In the I Believe movement, a musical climax of the piece, the men begin by droning “I believe in God” after the manner of the rhythmic monotone priestly prayer of petition associated in early Judaism with the end of Sukkot, the Feast of Tabernacles. As this chant, more entreating than avowing, perdures, the orchestra enters with an historical compendium of sacred music – from ancient Hebrew plainchant which Jesus himself likely sang, passing through all of the ages of the Church up to today – rising and swirling, layered and overlapped. From there, the words of the articles of faith are themselves scrambled, thrown to the wind, as if to denote the ultimate failure of propositional truth unless animated by the Holy Spirit with the substantially supernatural theological virtue of faith, and assimilated to the heart as love – for St. Paul writes, if I have all faith so as to move mountains but do not have love, I am nothing. As the Holy Spirit, represented in 32th note quintuplets, comes to the fore, the conclusion of the Creed is overlaid with an echo of the men’s priestly credo – now in the voices of the children, no longer as petition but as spirit-filled affirmation.

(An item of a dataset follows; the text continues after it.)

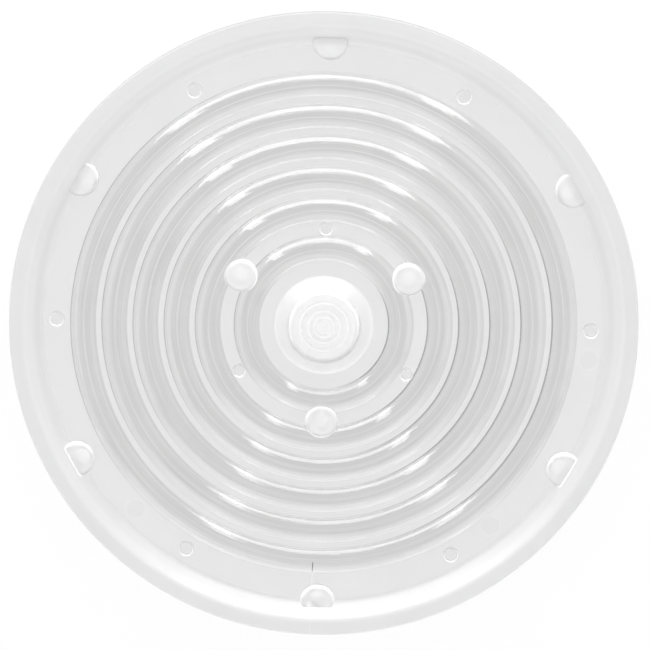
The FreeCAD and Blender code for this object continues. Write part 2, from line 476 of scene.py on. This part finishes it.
# frosted parts: the share of each that is white and scatters, and its lines in mm; the lines round the domes
# and the ejector marks are painted highlights
frost = {
    "tone": 0.9,
    "roughness": 0.7,
    "domeTop": 0.3,
    # painted highlights: white matte lines round the dome edges and along the D chords
    "domeHighlight": 0.8,
    "domeHighlightInset": 0.45,
    "domeHighlightHalf": 0.2,
    "domeHighlightSoft": 0.35,
    "chordSoft": 0.3,
    # painted highlights: white matte rings round the ejector marks
    "markHighlight": 0.45,
    "markHighlightOffset": 0.3,
    "markHighlightHalf": 0.2,
    "plateau": 0.2,
    "gateMark": 0.6,
    "turned": 1.0,
    "turnedRings": (15.2, 10.7, 7.1, 4.5, 2.7, 1.3),
    "turnedHalf": 0.25,
    "turnedGroove": (0.3, 0.2, 0.1),  # the part of a turned line's edge that is darker
    "turnedTone": 0.4,
    "soft": 0.3,
}
knit = {
    "angle": 268.7,
    "start": 107.0,
    "fadeIn": 1.0,
    "half": 0.25,
    "core": 0.1,
    "tone": 0.08,
    "crackStart": 108.0,
    "crackFinish": 111.6,
    "crackHalf": 0.3,
    "crackTone": 0.35,
    "crackSoft": 0.3,
}
ghosts = {
    "radius": 4.5,
    "line": 0.25,
    "soft": 0.3,
    "tone": 0.015,
    "places": ((119.4, -6.3), (118.2, -49.3), (119.0, -134.0)),
}


def clearPlastic():
    shader = Shader("clear_plastic")
    coordinates = shader.node("ShaderNodeTexCoord", {})
    upright = shader.node("ShaderNodeSeparateXYZ", {}, coordinates[1])[2]
    across, along, _ = shader.node("ShaderNodeSeparateXYZ", {}, coordinates[3])
    across = across * (1 / mm)
    along = along * (1 / mm)
    radius = (across * across + along * along).math("SQRT")

    def distance(circle, degrees):
        # from a point on a circle round the axis
        angle = math.radians(degrees)
        aside = across - circle * math.cos(angle)
        ahead = along - circle * math.sin(angle)
        return (aside * aside + ahead * ahead).math("SQRT")

    def spaced(form, kind, first):
        # the distance from each copy of a form
        count = form[kind + "Count"]
        return [distance(form[kind + "Circle"], first + 360 * turn / count) for turn in range(count)]

    def towards(degrees):
        # how far a spot lies along a direction
        angle = math.radians(degrees)
        return across * math.cos(angle) + along * math.sin(angle)

    # the rings: offset is from the middle of the nearest one, outwards
    half = lens["ringWidth"] / 2
    near = 0
    offset = 0
    for centre in lens["ringRadii"]:
        within = radius.math("COMPARE", centre, half + plastic["ringReach"])
        near = near + within
        offset = offset + within * (radius - centre)
    side = offset.math("ABSOLUTE")
    sign = offset.math("SIGN")

    # the matte forms, and the white matte lines round their edges that are painted highlights
    matte = shader.fade(radius, capFoot, fades["cap"])
    plateau = shader.fade(radius, lens["capRadius"], fades["plateau"])
    domeCut = shader.fade(radius, wallFoot, fades["domeCut"])
    chordHighlight = shader.band(radius, wallFoot + fades["domeCut"][1], frost["domeHighlightHalf"], frost["chordSoft"])
    domeHighlight = 0
    domeTop = 0
    for kind in ("inner", "rim"):
        foot = domes[kind + "Foot"]
        edge = foot - frost["domeHighlightInset"]
        for away in spaced(domes, kind, domes["firstAngle"]):
            matte = matte.math("MAXIMUM", shader.fade(away, foot, fades["dome"]))
            line = shader.band(away, edge, frost["domeHighlightHalf"], frost["domeHighlightSoft"])
            if kind == "rim":
                line = (line * domeCut).math("MAXIMUM", chordHighlight * shader.fade(away, foot, fades["chord"]))
            domeHighlight = line + domeHighlight
            domeTop = shader.fade(away, foot, fades["domeTop"]) + domeTop
    wall = shader.fade(radius, wallFoot, fades["wall"])
    rough = matte.math("MAXIMUM", wall)
    ring = near * shader.fade(side, half, fades["ring"]) * (1 - rough)
    # where the painted shade line along the ring feet goes
    foot = near * (1 - rough)
    foot = foot * shader.band(side, half + plastic["footOffset"], plastic["lineHalf"], plastic["lineSoft"])

    # small marks: the white matte rings round the ejector marks are painted highlights, and their floors get
    # a little painted shade
    markHighlight = 0
    sunk = 0
    for kind in ("outer", "inner"):
        floor = marks[kind + "Floor"]
        edge = floor + frost["markHighlightOffset"]
        for away in spaced(marks, kind, marks[kind + "Angle"]):
            markHighlight = markHighlight + shader.band(away, edge, frost["markHighlightHalf"], frost["soft"])
            sunk = sunk + shader.fade(away, floor, fades["sunk"])
    turned = 0
    for size in frost["turnedRings"]:
        turned = turned + shader.band(radius, size, frost["turnedHalf"], frost["soft"])
    gate = shader.fade(radius, 0, fades["gate"])
    beside = towards(knit["angle"] - 90).math("ABSOLUTE")
    outwards = towards(knit["angle"])
    middle = (knit["crackStart"] + knit["crackFinish"]) / 2
    reach = (knit["crackFinish"] - knit["crackStart"]) / 2
    crack = shader.ramp(beside, knit["crackHalf"], knit["core"])
    crack = crack * shader.band(outwards, middle, reach, knit["crackSoft"])
    knitLine = shader.ramp(beside, knit["half"], knit["core"]) * (1 - crack)
    knitLine = knitLine * shader.fade(outwards, knit["start"], (0, knit["fadeIn"]))
    ghost = 0
    for place in ghosts["places"]:
        away = distance(*place)
        ghost = ghost + shader.band(away, ghosts["radius"], ghosts["line"], ghosts["soft"])
        ghost = ghost - shader.fade(away, ghosts["radius"], fades["ghost"])

    # turned streaks along the rings and soft clouds all over
    stretch = 1 / plastic["streakLength"]
    streak = shader.noise(
        radius * (1 / plastic["streakWidth"]), across * stretch, along * stretch, plastic["streakDetail"],
    )
    spread = 1 / plastic["cloudSize"]
    cloud = shader.noise(across * spread, along * spread, 0.0, plastic["cloudDetail"])

    # which way a ring's side faces, for the painted light on the side of each ring away from the main lamp
    # and the painted shade line on the feet that face one way round
    outer = sign * radius.math("POWER", -1.0)
    lit = shader.ramp(outer * along * -1, *plastic["paintedLightEnds"]) * shader.ramp(side, plastic["paintedLightMiddle"], half)
    sideShade = shader.ramp(outer * towards(plastic["sideShadeAngle"]), *plastic["sideShadeEnds"])
    sideShadeMean = (plastic["sideShadeInner"] + plastic["sideShadeOuter"]) / 2
    sideShade = sideShade * (sideShadeMean - sign * (plastic["sideShadeInner"] - sideShadeMean))

    # painted shade over each ring band, lighter over its outer third, varied by streaks and crest lines
    body = plastic["ringShadeTone"] - plastic["flatTone"] + streak * plastic["streakTone"]
    body = body + shader.ramp(offset, *plastic["outerEnds"]) * (plastic["outerShadeTone"] - plastic["ringShadeTone"])
    # painted light on the side of each ring away from the main lamp
    body = body + lit * (plastic["paintedLightTone"] - plastic["outerShadeTone"])
    for place in plastic["crestLines"]:
        crest = shader.band(offset, place, plastic["lineHalf"], plastic["lineSoft"])
        body = body + crest * plastic["crestTone"]
    # painted shade line at the ring feet, darkest on the feet that face one way round
    footShadeTone = plastic["footShadeTone"] - plastic["flatTone"] + sideShade * (plastic["sideShadeTone"] - plastic["footShadeTone"])
    # painted light in a band high on the wall; the wall and flange get painted shade
    high = shader.band(
        radius, wallTop - plastic["wallLightInset"], plastic["wallLightHalf"], plastic["wallLightHalf"],
    )
    tone = plastic["flatTone"] + ring * body + foot * footShadeTone
    tone = tone + wall * (plastic["wallShadeTone"] - plastic["flatTone"])
    tone = tone + high * (plastic["wallLightTone"] - plastic["wallShadeTone"])
    tone = tone + matte * (1 - wall) * (plastic["matteTone"] - plastic["flatTone"])
    # the ejector mark floors get a little painted shade
    tone = tone + cloud * plastic["cloudTone"] + (ghost - sunk) * ghosts["tone"]
    tone = tone + crack * (knit["crackTone"] - plastic["flatTone"]) + knitLine * knit["tone"]
    tone = tone - plateau * shader.band(turned, *frost["turnedGroove"]) * frost["turnedTone"]
    color = shader.node("ShaderNodeCombineColor", {}, tone, tone, tone)[0]
    roughness = plastic["flatRoughness"] + ring * (plastic["ringRoughness"] - plastic["flatRoughness"])
    roughness = roughness + rough * (plastic["matteRoughness"] - plastic["flatRoughness"])
    bump = shader.node(
        "ShaderNodeBump", {}, Strength=1.0, Distance=plastic["streakBump"] * mm, Height=ring * streak,
    )[0]
    clear = shader.node(
        "ShaderNodeBsdfPrincipled", {}, Base_Color=color, Roughness=roughness,
        IOR=plastic["ior"], Normal=bump, Transmission_Weight=1.0,
    )[0]
    white = (frost["tone"], frost["tone"], frost["tone"], 1)
    dull = shader.node(
        "ShaderNodeBsdfPrincipled", {}, white, Roughness=frost["roughness"], IOR=plastic["ior"],
    )[0]
    scatter = plateau * frost["plateau"]
    # the dome and mark lines here are painted highlights
    for share, mask in (
        ("domeTop", domeTop * domeCut), ("domeHighlight", domeHighlight), ("markHighlight", markHighlight),
        ("turned", turned), ("gateMark", gate),
    ):
        scatter = scatter.math("MAXIMUM", mask * frost[share])
    scatter = scatter * shader.ramp(upright, *fades["front"])
    surface = shader.node("ShaderNodeMixShader", {}, scatter, clear, dull)[0]
    shader.node("ShaderNodeOutputMaterial", {}, surface)
    return shader.material


print("lens")
clearLens = lensPiece()
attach(clearLens, "root")
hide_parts("lens")
print("lens faces", len(clearLens.data.polygons))

studio = {
    "cameraDistance": 1.5535,
    "cameraLean": 8.0,
    "turn": 1.35,
    "focal": 192.7,
    "sensor": 36.0,
    "cameraSight": 20.0,
    "imageMiddle": 325.0,
    "axisPixel": (323.8, 325.05),  # where the lens's axis stands in the picture
    "pixelSize": 0.4464,
    "floorHalf": 4.0,
    "floorGap": 0.0002,
    "floorColor": (0.95, 0.95, 0.95, 1),
    "whiteSeen": 0.94,
    "whiteThrough": 0.88,
    "world": 0.4,
    "lampDistance": 1.2,
    # each lamp: strength, azimuth and half width, lowest and highest elevation in degrees
    "lamps": {
        "softbox": (4.4, 94.0, 39.5, 2.0, 42.0),
        "strip_left": (3.2, 130.0, 3.5, 2.0, 58.0),
        "strip_right": (3.2, 58.0, 3.5, 2.0, 58.0),
        "side_left": (0.6, 174.0, 36.0, 2.0, 42.0),
        "side_right": (0.6, 14.0, 36.0, 2.0, 42.0),
        "fill": (0.7, 272.0, 42.0, 4.0, 50.0),
    },
}


def floorPaper():
    # white paper: seen white, by itself or through the lens, with part of its real light and shadow kept
    shader = Shader("floor_paper")
    path = shader.node("ShaderNodeLightPath", {})
    seen = path[0] * studio["whiteSeen"] + path[3] * studio["whiteThrough"]
    lit = shader.node("ShaderNodeBsdfDiffuse", {}, studio["floorColor"])[0]
    white = shader.node("ShaderNodeEmission", {}, (1, 1, 1, 1), 1.0)[0]
    surface = shader.node("ShaderNodeMixShader", {}, seen, lit, white)[0]
    shader.node("ShaderNodeOutputMaterial", {}, surface)
    return shader.material


def floorPiece():
    bm = bmesh.new()
    bmesh.ops.create_grid(bm, x_segments=1, y_segments=1, size=studio["floorHalf"])
    bm.transform(Matrix.Translation((0, 0, -studio["floorGap"])))
    piece = finishMesh(bm, "floor")
    piece.data.materials.append(floorPaper())


def softLamp(name, strength, azimuth, half, low, high):
    # an area lamp that fills a patch of the sky, as the lens sees it
    low = math.radians(low)
    high = math.radians(high)
    middle = (low + high) / 2
    azimuth = math.radians(azimuth + studio["turn"])
    distance = studio["lampDistance"]
    lamp = bpy.data.lights.new(name, "AREA")
    lamp.shape = "RECTANGLE"
    lamp.size = 2 * distance * math.tan(math.radians(half))
    lamp.size_y = 2 * distance * math.tan((high - low) / 2)
    lamp.energy = strength * lamp.size * lamp.size_y * math.pi
    holder = bpy.data.objects.new(name, lamp)
    level = math.cos(middle)
    towards = Vector((level * math.cos(azimuth), level * math.sin(azimuth), math.sin(middle)))
    holder.location = towards * distance
    holder.rotation_euler = towards.to_track_quat("Z", "Y").to_euler()
    bpy.context.collection.objects.link(holder)


def surroundings():
    world = bpy.data.worlds.new("studio")
    world.use_nodes = True
    shade = world.node_tree.nodes["Background"]
    shade.inputs["Color"].default_value = (1, 1, 1, 1)
    shade.inputs["Strength"].default_value = studio["world"]
    bpy.context.scene.world = world


def camera():
    lean = math.radians(studio["cameraLean"])
    turn = Matrix.Rotation(math.radians(studio["turn"]), 3, "Z")
    axis = turn @ Vector((0, math.sin(lean), math.cos(lean)))
    up = turn @ Vector((0, math.cos(lean), -math.sin(lean)))
    right = up.cross(axis)
    pixel = studio["pixelSize"] * mm
    aside = (studio["imageMiddle"] - studio["axisPixel"][0]) * pixel
    above = (studio["axisPixel"][1] - studio["imageMiddle"]) * pixel
    aim = Vector((0, 0, lens["plate"] * mm)) + right * aside + up * above
    data = bpy.data.cameras.new("camera")
    data.lens = studio["focal"]
    data.sensor_width = studio["sensor"]
    data.clip_end = studio["cameraSight"]
    holder = bpy.data.objects.new("camera", data)
    place = Matrix((right, up, axis)).transposed().to_4x4()
    place.translation = aim + axis * studio["cameraDistance"]
    holder.matrix_world = place
    bpy.context.collection.objects.link(holder)
    bpy.context.scene.camera = holder


print("studio")
floorPiece()
for lampName, lampValues in studio["lamps"].items():
    softLamp(lampName, *lampValues)
surroundings()
camera()
bpy.context.scene.view_settings.view_transform = "Standard"
bpy.context.scene.cycles.blur_glossy = 0  # keeps the highlights seen through the plastic sharp

bpy.context.view_layer.update()
print("done")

Mass of the Divine Shepherd culminates in the Lamb of God, in which Revie draws upon the full resources of his art to “break apart time” and “expand sonority into an infinite realm,” to express through celestial, ethereal ambience the mystic image of the Lamb focal to the Book of Revelation, bringing time and eternity into relationship. The final “grant us peace” is reserved to the children – to the pure of heart, who shall see God. The final word “peace,” sung by a child soloist, represents musically the voice of the Shepherd who is also the Lamb, meek and gentle of heart, a tiny whispering sound against the encroaching silence. In the end, the incarnate voice of the Shepherd, of the Lord of the Universe, is the delicate treble of a tali – meaning, in the Aramaic of Jesus’ time, both lamb and boy.